First of all, thank you very much for the enlightening content on the site and in the books.
If I understood correctly, this is the essence of the cosmological argument:
There is some being/existence in the world.
Everything familiar to us has a cause.
The existence of being/existence also has a cause.
So that we do not get stuck in an infinite loop, we are forced to assume that at the head of the chain stands a cause that is not one of the things familiar to us.
That cause is called God.
.
I did not sufficiently understand the meaning of this proof. After all, even at its conclusion we are forced to admit that we do not know, since we have no clue what that unfamiliar thing is that is not subject to the a priori logical rules that require a cause for everything. What compels us to say that we do know what the cause of the universe is, except that it is among the things that are not familiar and not intelligible to the minds of human beings, rather than simply saying that we do not know how to answer the question of what the cause of the universe is?
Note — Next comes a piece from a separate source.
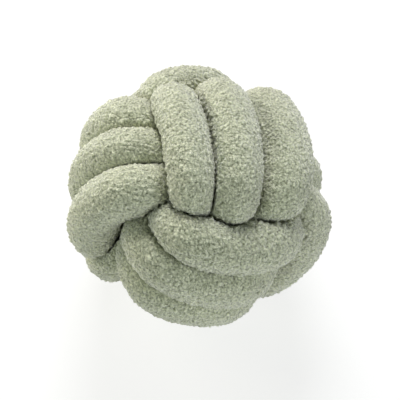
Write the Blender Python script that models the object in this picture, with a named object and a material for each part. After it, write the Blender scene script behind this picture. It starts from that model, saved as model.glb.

Seemingly, the answer the Rabbi would give me is that in truth we do not know how to answer the question of what the cause is; we only define that cause. But if so, I do not really understand where the argument with the atheists is here. I am quite sure there are many atheists who do not claim that there is an infinite regress here, but simply claim that they do not know. They only object to attributing the cause to God in His familiar meaning. But if God is only the name of the cause, it seems to me that everyone should agree to that. No?
(In the physico-theological argument I can understand that its purpose is to prove that there is some intelligent design here, because the other possibility held by atheists is that there is not. But regarding the cosmological argument, everyone agrees that there is a cause, and everyone agrees that we have no idea what it is, so where exactly is the argument here?)

Answer

I explained that this argument proves the existence of a primordial being that is the cause of the world. What that being is, and its connection to God in the philosophical sense, is the subject of the fifth conversation.
To say “I don’t know” is nonsense. Either there is a cause or there isn’t. If the possibility that there is no cause leads me to a contradiction, then there is a cause. That is all.